Insurance company Brightside Group states in court papers that the Ukip donor’s Gibraltar-based firm Southern Rock Insurance used confidential information to snatch its customers, poach staff and “unlawfully” compete with it.

Mr Banks established rival broker Go Skippy six months after his acrimonious departure from being chief executive of Brightside in 2012. Emails from Mr Banks, 48, to his former partner show how bitter the dispute has become.

The insurance tycoon claims he was forced out of Brightside and said in one email: “Well, it’s been 15 months since my mates stabbed me in the chest.” Another email boasted that all of his old sales team at a Brightside subsidiary had left to join him at Go Skippy, “leaving the tea boy in charge”.

Earlier this year Southern Rock sued Brightside, accusing it of misusing its pricing, and separately of failing to validate policies correctly – demanding at least £1m in compensation. Brightside filed defences in June and July denying both claims and launched a counter-claim accusing Southern Rock, its broking subsidiary Eldon, which trades as Go Skippy, and Mr Banks of “conspiracy to damage and injure” Brightside. The broker alleged Southern Rock owed it £6.8m in damages for lost business.

Southern Rock denied all the allegations in the counter-claim, stating that neither it, Mr Banks nor Eldon acted with intention to damage Brightside. Southern Rock stated all its actions were “lawful”.
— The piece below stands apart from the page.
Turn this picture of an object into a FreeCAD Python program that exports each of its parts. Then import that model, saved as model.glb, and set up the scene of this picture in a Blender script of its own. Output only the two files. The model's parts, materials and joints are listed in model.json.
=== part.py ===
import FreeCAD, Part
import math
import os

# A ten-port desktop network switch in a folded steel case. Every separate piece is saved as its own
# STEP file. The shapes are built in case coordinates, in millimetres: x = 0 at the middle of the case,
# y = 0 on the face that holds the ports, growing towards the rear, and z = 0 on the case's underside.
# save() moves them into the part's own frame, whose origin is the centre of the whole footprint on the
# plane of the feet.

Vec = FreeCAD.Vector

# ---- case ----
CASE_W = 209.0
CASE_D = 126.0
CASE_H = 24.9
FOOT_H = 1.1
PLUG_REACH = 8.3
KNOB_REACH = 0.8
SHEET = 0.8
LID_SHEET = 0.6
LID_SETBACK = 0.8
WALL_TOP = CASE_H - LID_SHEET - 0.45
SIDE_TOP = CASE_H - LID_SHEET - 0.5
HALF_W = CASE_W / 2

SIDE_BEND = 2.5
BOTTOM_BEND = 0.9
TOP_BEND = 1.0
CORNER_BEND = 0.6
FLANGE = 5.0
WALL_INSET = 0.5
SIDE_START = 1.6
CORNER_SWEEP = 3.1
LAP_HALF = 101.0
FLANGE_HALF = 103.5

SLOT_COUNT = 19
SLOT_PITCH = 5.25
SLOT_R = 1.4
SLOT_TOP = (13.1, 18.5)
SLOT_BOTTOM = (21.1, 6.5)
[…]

Mr Banks’s firm announced post-tax profits of £8.7m earlier this year – helped by attracting high-street names such as Debenhams which announced it will be switching its business from Brightside to Southern Rock in December.

Mr Banks is also threatening to sue the Financial Services Commission (FSC) in Gibraltar, where Southern Rock is based, after the regulator warned the company over its level of reserves to cover potential policy payouts. Around £40m was injected into the company, most of which came from the Ukip donor himself, to meet the shortfall.
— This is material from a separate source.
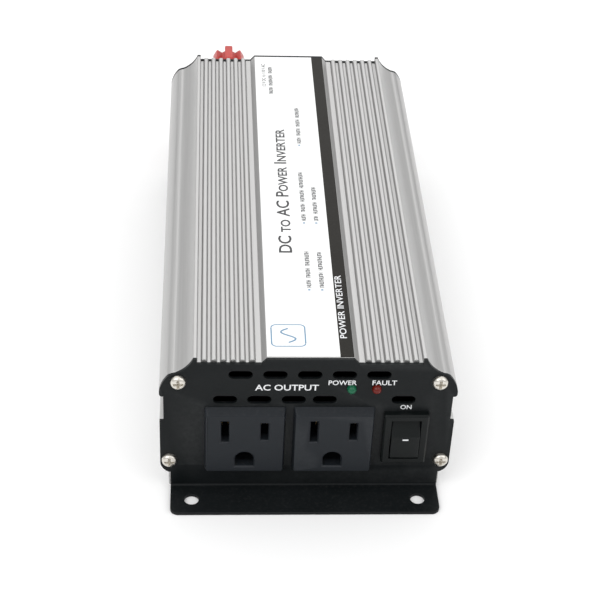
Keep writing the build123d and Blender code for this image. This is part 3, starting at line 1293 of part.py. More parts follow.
def main():
    """Builds every node."""
    os.makedirs("parts", exist_ok=True)
    write("top_case", top_case())
    write("bottom_case", bottom_case())
    write("front_panel", front_panel())
    write("back_panel", back_panel())
    write("front_panel_screws", *panel_screws(FRONT, -1))
    write("back_panel_screws", *panel_screws(BACK, 1))
    write("label_plate", label_plate())
    for side, x in zip(("left", "right"), OUTLET_PLACES):
        write(f"{side}_outlet_housing", outlet_housing(x))
        write(f"{side}_outlet_back", outlet_back(x))
        write(f"{side}_outlet_contacts", *outlet_contacts(x))
    write("switch_housing", switch_housing())
    write("switch_rocker", switch_rocker())
    write("switch_terminals", *switch_terminals())
    write("power_lamp", lamp(LAMP_PLACES[0]))
    write("fault_lamp", lamp(LAMP_PLACES[1]))
    write("lamp_leads", *lamp_leads())
    write("indicator_board", indicator_board())
    heights = [z for z, _ in TERMINALS]
    for name, z in zip(("positive", "negative"), heights):
        write(f"{name}_bush", terminal_bush(z))
        write(f"{name}_washer", terminal_washer(z))
        write(f"{name}_knob", terminal_knob(z))
    write("terminal_studs", *[terminal_stud(z) for z in heights])
    write("terminal_inner_washers", *[terminal_inner_washer(z) for z in heights])
    write("terminal_lugs", *[terminal_lug(z, side) for z, side in TERMINALS])
    write("terminal_nuts", *[terminal_nut(z) for z in heights])
    write("fan_frame", fan_frame())
    write("fan_rotor", fan_rotor())
    write("fan_guard", fan_guard())
    write("fan_screws", *fan_screws())
    write("fan_nuts", *fan_nuts())
    write("ground_screw", earth_screw())
    write("ground_nuts", *earth_nuts())
    write("ground_washer", earth_washer())
    write("main_board", main_board())
    write("insulating_sheet", insulating_sheet())
    write("transformer_cores", *[transformer_core(y) for y in TRANSFORMER_PLACES])
    write("transformer_bobbins", *[transformer_bobbin(y) for y in TRANSFORMER_PLACES])
    write("transformer_windings", *[transformer_winding(y) for y in TRANSFORMER_PLACES])
    write("input_capacitors", *input_capacitors())
    write("output_capacitors", *output_capacitors())
    write("heat_bars", *mirrored_x(heat_bar()))
    write("input_transistors", *transistors(-1, 6))
    write("output_transistors", *transistors(1, 4))
    write("transistor_clamps", *mirrored_x(transistor_clamp()))
    screws = [clamp_screw(y) for y in clamp_screw_places()]
    write("clamp_screws", *screws, *[mirror(piece, Plane.YZ) for piece in screws])
    write("blade_fuses", *blade_fuses())
    write("fuse_clips", *fuse_clips())
    write("control_board", control_board())
    write("control_chips", *control_chips())
    write("buzzer", buzzer())
    write("choke", choke())
    write("terminal_leads", *terminal_leads())
    write("outlet_wires", *outlet_wires())
    write("switch_wires", *switch_wires())
    write("fan_wires", *fan_wires())


if __name__ == "__main__":
    main()
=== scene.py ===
"""The looks of a compact DC to AC power inverter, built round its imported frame.

Metres, in the frame of the CAD model: X is to the right and Y to the back when the AC outlets face the
viewer, and Z is up from the surface that the inverter is bolted to.
"""

from __future__ import annotations

import json
import logging
import math
from dataclasses import dataclass
from enum import Enum

import bmesh
import bpy
import numpy as np
from mathutils import Matrix, Vector

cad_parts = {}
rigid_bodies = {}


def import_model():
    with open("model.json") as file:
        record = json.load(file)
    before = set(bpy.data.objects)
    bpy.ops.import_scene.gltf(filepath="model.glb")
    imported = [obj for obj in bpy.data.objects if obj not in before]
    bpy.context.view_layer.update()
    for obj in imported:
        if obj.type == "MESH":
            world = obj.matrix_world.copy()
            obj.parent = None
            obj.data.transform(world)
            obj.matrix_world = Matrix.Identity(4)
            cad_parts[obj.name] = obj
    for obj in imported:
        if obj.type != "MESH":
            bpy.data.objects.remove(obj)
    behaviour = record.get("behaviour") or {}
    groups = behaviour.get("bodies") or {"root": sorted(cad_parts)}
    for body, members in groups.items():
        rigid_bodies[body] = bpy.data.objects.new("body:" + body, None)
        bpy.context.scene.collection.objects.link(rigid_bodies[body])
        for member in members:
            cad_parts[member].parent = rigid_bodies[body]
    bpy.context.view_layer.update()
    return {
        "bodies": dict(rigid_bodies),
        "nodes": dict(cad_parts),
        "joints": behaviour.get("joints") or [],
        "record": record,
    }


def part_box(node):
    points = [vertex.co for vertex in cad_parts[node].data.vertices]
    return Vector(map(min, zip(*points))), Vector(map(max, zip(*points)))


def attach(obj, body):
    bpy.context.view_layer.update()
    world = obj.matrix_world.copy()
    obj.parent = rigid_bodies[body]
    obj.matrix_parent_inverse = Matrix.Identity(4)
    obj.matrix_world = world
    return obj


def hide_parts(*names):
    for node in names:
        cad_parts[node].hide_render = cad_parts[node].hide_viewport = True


MM = 0.001
HOUSING = "housing"
LOG = logging.getLogger("inverter")
Mesh = bpy.types.Mesh
Piece = bpy.types.Object
Socket = bpy.types.NodeSocket
Tree = bpy.types.NodeTree
Pair = tuple[float, float]
Triple = tuple[float, float, float]


def linked(name: str, data: bpy.types.ID) -> Piece:
    """A new object with its data, put in the scene."""
    holder = bpy.data.objects.new(name, data)
    bpy.context.scene.collection.objects.link(holder)
    return holder


def axis_in(low: Vector, high: Vector) -> Pair:
    """X and Z of the axis along Y through the middle of a box."""
    return (low.x + high.x) / 2, (low.z + high.z) / 2


def pivot_of(joint: str) -> Vector:
    """Where a joint of the frame turns."""
    return Vector(next(each["pos_m"] for each in FRAME["joints"] if each["name"] == joint))


# ------------------------------------------------------------------------------------------ shader groups
class Group(Enum):
    """The shader node groups that materials share."""

    GRAIN = "fine grain"
    LINES = "drawn lines"
    DUST = "settled dust"
    # the mask of a painted highlight along the sharp edges
    EDGES = "painted edge highlight"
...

Mr Banks claimed the FSC’s chief executive, Samantha Barrass, reneged on a confidential agreement by revealing details of the outcome in a letter published in the Gibraltar Chronicle. The FSC rejected Mr Banks’s claims of breaking any agreement.

The former Tory donor and multi-millionaire, Arron Banks, left, has announced he is upping his Ukip donation to £1 million to spite the Conservatives
The former Tory donor and multi-millionaire, Arron Banks, left, has announced he is upping his Ukip donation to £1 million to spite the Conservatives (PA)
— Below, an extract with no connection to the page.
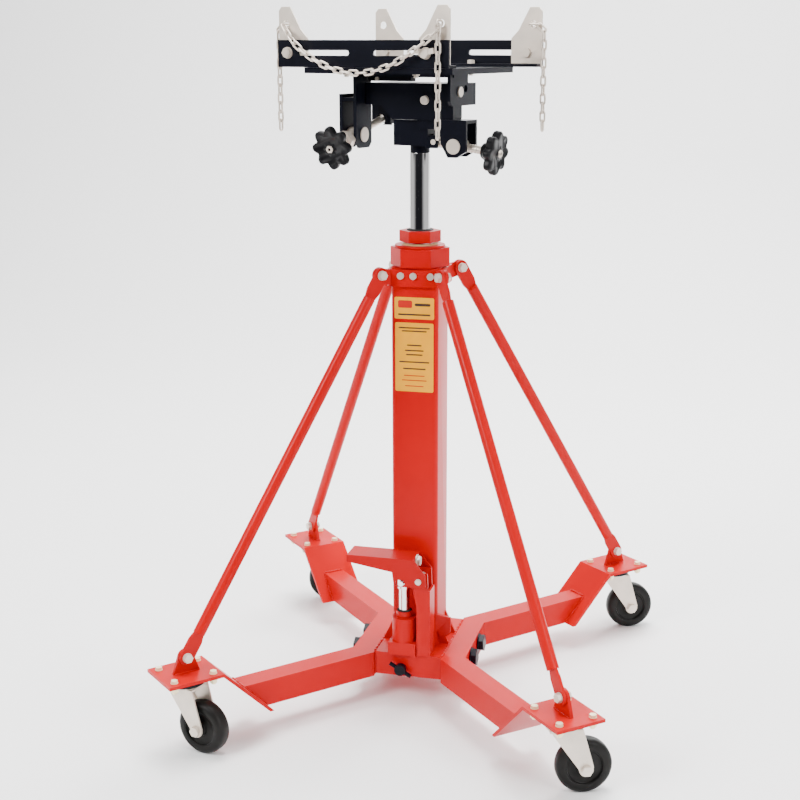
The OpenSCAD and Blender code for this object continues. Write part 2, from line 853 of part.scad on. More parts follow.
module fork(i) {
  zc = plate_top - plate_t - 20;
  color(zinc) caster(i) {
    difference() {
      union() {
        translate([0, 0, zc]) cylinder(r = 30, h = 5.2);
        box([-28, -24, zc], [30, 24, zc + 4]);
        for (y = [-24, 21]) side_plate(y, y + 3) {
          polygon([[-28, zc + 4], [30, zc + 4], [trail + 13, axle_z + 4], [trail + 6, axle_z - 10],
            [trail - 8, axle_z - 9], [trail - 14, axle_z + 2]]);
          translate([trail, axle_z]) circle(12.5);
        }
        for (y = [-24, 17]) side_plate(y, y + 7)
          polygon([[-28, zc + 4], [-24, zc + 4], [trail - 12, axle_z + 12], [trail - 14, axle_z + 6],
            [trail - 16, axle_z + 6]]);
      }
      translate([0, 0, zc - 10]) cylinder(r = 6.05, h = 30);
      translate([trail, 0, axle_z]) along_y(5.2, -30, 30);
    }
    translate([trail, 0, axle_z]) {
      along_y(5, -31, 31);
      hex_y(17, 24.2, 30.2);
      hex_y(17, -31.2, -24.2);
    }
  }
}

module wheel(i) {
  r = wheel_d / 2;
  h = wheel_w / 2;
  color(black) caster(i) translate([trail, 0, axle_z]) difference() {
    union() {
      along_y(r, -h + 9, h - 9);
      along_y(r - 9, -h, h);
      along_y(14, -16.5, 16.5);
      rotate([90, 0, 0]) rotate_extrude() for (s = [-1, 1]) translate([r - 9, s * (h - 9)]) circle(9);
    }
    along_y(5.05, -30, 30);
    for (s = [-1, 1]) rotate([90, 0, 0]) rotate_extrude() translate([30, s * h]) circle(3);
  }
}

module fork_fl() {
  fork(3);
}

module fork_fr() {
  fork(0);
}

module fork_rl() {
  fork(2);
}

module fork_rr() {
  fork(1);
}

module wheel_fl() {
  wheel(3);
}

module wheel_fr() {
  wheel(0);
}

module wheel_rl() {
  wheel(2);
}

module wheel_rr() {
  wheel(1);
}

centre_base();
side_frame_left();
side_frame_right();
frame_bolts();
column_tube();
strut_collar();
strut_fl();
strut_fr();
strut_rl();
strut_rr();
strut_bolts();
caster_plates();
caster_bolts();
caster_races();
pump_body();
pump_bracket();
pressure_cylinder();
gland_nut();
release_screw();
stage_one_tube();
stage_one_nut();
ram();
hub();
yoke_frame();
yoke_bolts();
side_block();
side_rod();
side_knob();
side_nut();
saddle_pan();
saddle_pins();
clamp_bolts();
long_block();
long_rod();
long_knob();
long_nut();
front_arm();
bracket_left();
bracket_front();
front_arm_bolts();
chain_front();
back_arm();
bracket_back();
bracket_right();
back_arm_bolts();
chain_back();
tail_left();
tail_front();
tail_right();
pedal();
pedal_fasteners();
pump_piston();
fork_fl();
fork_fr();
fork_rl();
fork_rr();
wheel_fl();
wheel_fr();
wheel_rl();
wheel_rr();
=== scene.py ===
"""A tall two-stage transmission jack: four braced legs on casters, a square
column with a foot pump, telescopic rams and a tilting cradle head."""

import math

import bmesh
import bpy
from mathutils import Matrix, Vector


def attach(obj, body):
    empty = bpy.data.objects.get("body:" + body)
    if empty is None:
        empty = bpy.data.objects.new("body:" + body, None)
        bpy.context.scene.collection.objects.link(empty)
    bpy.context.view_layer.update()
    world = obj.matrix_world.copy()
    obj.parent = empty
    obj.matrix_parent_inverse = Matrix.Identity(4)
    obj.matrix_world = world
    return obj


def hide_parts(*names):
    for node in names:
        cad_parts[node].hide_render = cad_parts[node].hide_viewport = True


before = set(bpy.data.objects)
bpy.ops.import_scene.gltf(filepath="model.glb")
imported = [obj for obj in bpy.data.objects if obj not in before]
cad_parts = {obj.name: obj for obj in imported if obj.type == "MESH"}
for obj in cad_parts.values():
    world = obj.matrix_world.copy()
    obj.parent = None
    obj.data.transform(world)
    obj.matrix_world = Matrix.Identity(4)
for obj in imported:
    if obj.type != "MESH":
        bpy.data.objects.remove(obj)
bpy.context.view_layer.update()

# The camera stands a little above the cradle and to the right of the pedal,
# with the lens shifted so that the whole jack fills the picture.
camera = bpy.data.objects.new("camera", bpy.data.cameras.new("camera"))
bpy.context.collection.objects.link(camera)
camera.data.sensor_width = 36.0
camera.data.lens = 64.908
camera.data.shift_x = -0.0251
camera.data.shift_y = 0.0220
turn, rise, away = math.radians(13.886), math.radians(14.598), 2.7836
camera.location = (
    away * math.sin(turn) * math.cos(rise),
    -away * math.cos(turn) * math.cos(rise),
    0.55 + away * math.sin(rise),
)
camera.rotation_euler = (math.pi / 2 - rise, 0, turn)
bpy.context.scene.camera = camera

# The studio is a pale sweep of painted board: flat under the jack, curved up
# behind it and on to a wall, under a white room that is dim towards the front.
sweep = bmesh.new()
fold = [(-1.4, 0.0), (2.4, 0.0)]
for n in range(1, 17):
    bend = math.radians(90 * n / 16)
    fold.append((2.4 + 1.6 * math.sin(bend), 1.6 - 1.6 * math.cos(bend)))
fold.append((4.0, 6.5))
line = [sweep.verts.new((-6.0, y, z)) for y, z in fold]
run = [sweep.edges.new((line[n - 1], line[n])) for n in range(1, len(line))]
sheet = bmesh.ops.extrude_edge_only(sweep, edges=run)["geom"]
bmesh.ops.translate(sweep, verts=[g for g in sheet if isinstance(g, bmesh.types.BMVert)], vec=(12.0, 0, 0))
bmesh.ops.recalc_face_normals(sweep, faces=sweep.faces)
sweep.faces.ensure_lookup_table()
if sweep.faces[0].normal.z < 0:
    bmesh.ops.reverse_faces(sweep, faces=sweep.faces)
for f in sweep.faces:
    f.smooth = True
floor = bpy.data.objects.new("studio_floor", bpy.data.meshes.new("studio_floor"))
sweep.to_mesh(floor.data)
sweep.free()
bpy.context.collection.objects.link(floor)
board = bpy.data.materials.new("pale_board")
board.use_nodes = True
tree = board.node_tree
face = tree.nodes["Principled BSDF"]
mottle = tree.nodes.new("ShaderNodeTexNoise")
mottle.inputs["Scale"].default_value = 1.5
tone = tree.nodes.new("ShaderNodeValToRGB")
tone.color_ramp.elements[0].color = (0.93, 0.93, 0.93, 1)
tone.color_ramp.elements[1].color = (0.96, 0.96, 0.96, 1)
where = tree.nodes.new("ShaderNodeTexCoord")
tree.links.new(where.outputs["Object"], mottle.inputs["Vector"])
tree.links.new(mottle.outputs["Fac"], tone.inputs["Fac"])
tree.links.new(tone.outputs["Color"], face.inputs["Base Color"])
face.inputs["Roughness"].default_value = 0.9
floor.data.materials.append(board)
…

Mr Banks, who is worth around £100m, was the latest Tory defector paraded by Mr Farage and will stand for Ukip in Thornbury and Yate at the general election. The businessman said he raised his initial £100,000 donation to £1m to spite William Hague after the former Foreign Secretary dismissed him as insignificant.

The father of five is married to Russian Ekaterina Paderina who, as a young student in the 1990s, avoided deportation allegedly with the help of disgraced former Lib Dem MP Mike Hancock.

Mr Banks said he could not comment on the legal disputes: “Despite the spat, GoSkippy.com is the fastest-growing car insurer in the UK and we will be starting ads soon featuring Skippy the bush kangaroo.”

Mr Banks has been a director of 37 companies, three of which are dissolved, some of which are based in Gibraltar and the Isle of Man. Rock Services Ltd, where he is a director, made a gross profit of £19.7m last year while paying corporation tax of only £12,000. The company deducted £19.6m in “administrative expenses”. Its main activity appears to be “recharge of goods and services” with Southern Rock.

Regarding his tax status, Mr Banks said: “I have no comment other than to produce the cheque [for £1.865m] I wrote to HM Revenue [in February].”